Я сказал это открыто.
Но, дитя моё, возразила она холодно, я не утаиваю то, что уже нельзя скрыть, и позволяю свету говорить что хочет. Мне это сегодня безразлично.
Она показала такую решительную и непреклонную волю, что мне, привыкшему к исполнению её приказов, сопротивляться было невозможно.
Я прежде всего представлял ей, что однажды открытые двери дома потом уже снова не закроются, что покоя не будет.
Когда захочу его вернуть, сказал она, будь уверен, что сумею. Ты знаешь меня, знаешь, что у меня сильная воля. Когда что решу, ты можешь быть уверен, что дома никому над собой господствовать не дам.
Мои усилия уже были напрасны.
Слизиак получил приказы насчёт пиршества, которое я ограничил до небольшого числа итальянцев и пана Дерслава из Рытвиан, личного приятеля Каллимаха.
Я вынужден был спросить, от чьего имени и под каким предлогом пригласили меня в дом Навойовой Тенчинской. Мать мне не отвечала.
Назовёшь меня своей опекуншей. Больше не нужно, но хочу, чтобы ты был мне хозяином и во всём выручал.
Тут нужно добавить одно: что уже в то время в Литве было много человек, которые собирались писать историю её и литовских семей. Те, справедливо или нет, утверждали, что первые и самые старые литовские семьи происходили от итальянских пришельцев, которые некогда там высадились и осели. Выводили Пацов от итальянских Pazzy, а Гастольдов, видимо, от Касталди. С тех пор на дворе старого воеводы бывали итальянцы и этот язык дети понемногу учили.
По правде говоря, Навойова его забыла, но кое-что осталось в её памяти. Поэтому Каллимаха, говорившего на этом языке, она могла понять.
Со дня на день откладывая этот неприятный для меня пир, когда наконец наступил назначенный день, я должен был с великой покорностью пригласить Каллмимаха и его товарищей, потому что для меня великая честь иметь такого гостя в доме моей опекунши.
Дерслав из Рытвиан, который очень неохотно наносил визиты в менее известные дома, ради Каллимаха предложение принял.
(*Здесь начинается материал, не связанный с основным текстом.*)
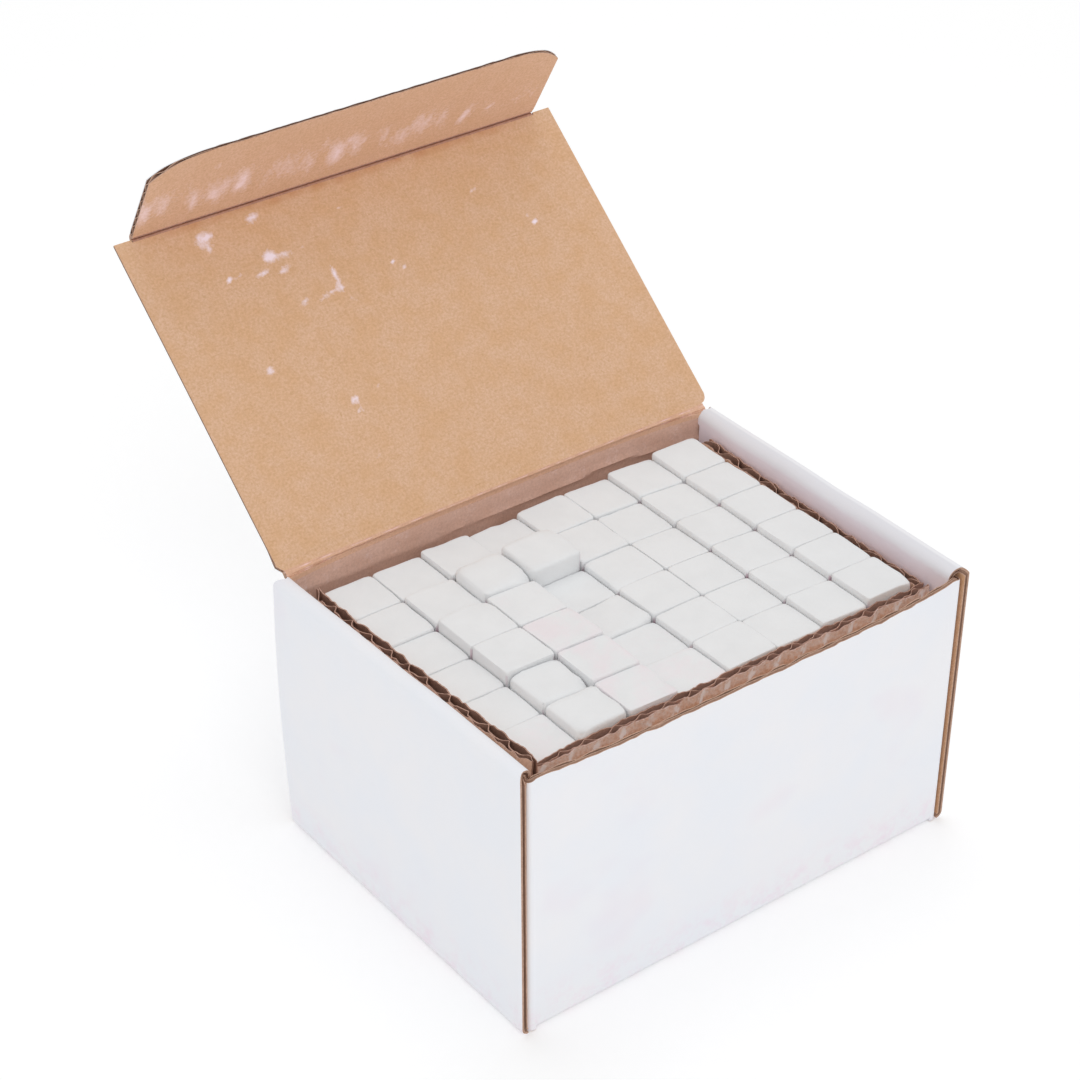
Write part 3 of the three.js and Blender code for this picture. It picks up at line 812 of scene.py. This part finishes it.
BLOCK_EDGES = {(2, 3): 1.5, (2, 4): 0.9, (6, 2): 1.25, (5, 2): 1.2, (4, 4): 0.8}
# How far a column's blocks reach past their CAD boxes, at their left and right faces.
COLUMN_REACH = {2: (0, 0.4), 3: (0.4, 0), 4: (0, 1.0), 5: (0.95, 0), 6: (0, 0.3), 7: (0.3, 0.3), 8: (0.3, 0)}
# How far a column's tops rise at their left side and drop at their right side.
COLUMN_TILT = {2: (0, 0.5), 3: (0.5, 0), 6: (0, 0.45), 7: (0.45, 0.45), 8: (0.45, 0)}
PINK_BLOCKS = {(4, 3): 0.8, (5, 3): 0.7, (6, 3): 0.65, (6, 4): 0.5, (6, 1): 0.45, (5, 4): 0.3, (3, 3): 0.3}
PLACES = [(row, column) for row in range(1, 7) for column in range(1, 9)]


def corner_dust_and_shade(points, seed):
    """Pink dust between blocks, painted dark as shade, down their upright corners just under the top."""
    low, high = points.min(0), points.max(0)
    share = np.abs(points - (low + high) / 2) / ((high - low) / 2)
    corner = step(share[:, 0], 0.88, 0.95) * step(share[:, 1], 0.88, 0.95)
    below = high[2] - points[:, 2]
    caught_dust_and_shade = step(below, 0.5, 2.0) * (1 - step(below, 4, 9))
    return corner * caught_dust_and_shade * np.clip(0.55 + 0.6 * wobble(points, seed + 3, 8), 0, 1)


def chalk_blocks():
    """The top layer, each block on its own body. Returns their CAD boxes."""
    template = block_template(10)
    boxes = {}
    for place in PLACES:
        row, column = place
        node = f"chalk_block_r{row}_c{column}"
        low, high = boxes[place] = box_mm(node)
        reach = COLUMN_REACH.get(column, (0, 0))
        low, high = low - np.array([reach[0], 0, 0]), high + np.array([reach[1], 0, 0])
        seed = 100 * row + column
        draw = np.random.default_rng(seed)
        edge = BLOCK_EDGES.get(place, draw.uniform(0.22, 0.42))
        lean = np.array(BLOCK_LEANS.get(place, draw.uniform(-0.12, 0.12, 2)))
        rise, drop = COLUMN_TILT.get(column, (0, 0))
        lean[0] -= (rise + drop) / 2
        high[2] += (rise - drop) / 2
        points = rounded_block(template[0], low, high, edge, seed, BLOCK_CHIPS.get(place, ()), lean)
        pink = np.clip(PINK_BLOCKS.get(place, 0) * (0.6 + 0.5 * wobble(points, seed + 2, 9, 2)), 0, 1)
        body = f"block_r{row}_c{column}"
        piece = Piece(body)
        piece.add(points, template[1], dust=pink - corner_dust_and_shade(points, seed))
        place_piece(piece.make([chalk], 50), body, node)
    return boxes


def chalk_layer(level, boxes):
    """A lower layer, as separate blocks under those of the top layer."""
    node = f"chalk_{level}_layer"
    low, high = box_mm(node)
    template = block_template(6)
    piece = Piece(f"{level}_layer_blocks")
    for row, column in PLACES:
        top_low, top_high = boxes[(row, column)]
        seed = 1000 + 100 * row + column + int(low[2])
        corner_low, corner_high = np.array([*top_low[:2], low[2]]), np.array([*top_high[:2], high[2]])
        piece.add(rounded_block(template[0], corner_low, corner_high, 0.9, seed), template[1])
    place_piece(piece.make([chalk], 50), "tray", node)


# ---- materials ----
PRINT = 1.22


def linear(colour):
    """A colour as it is to look, from 0 to 255, as the linear colour that nodes take."""
    return (*(min(PRINT * ((value / 255 + 0.055) / 1.055) ** 2.4, 0.96) for value in colour), 1)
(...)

Вдова послала за Экспериенсом свою самую лучшую карету, с четырьмя своими возницами и слугами в новом цвете.
Сверх моих ожиданий итальянец не только чересчур охотно принял приглашение, но с величайшим тщанием нарядился на него и вёз с собой такое настроение, какое я редко у него видел.
С того времени, как облачилась в одежду кающейся, моя мать одевалась очень скромно и серьёзно; в этот день, однако, чтобы принять гостя, я увидел её так великолепно одетую, покрытую драгоценностями и такую ещё красивую, несмотря на то, что завершала пятый десяток, что, увидев её, я удивился.
Весёлость и панскую манеру она так умела подобрать к одежде, что выглядела почти королевой.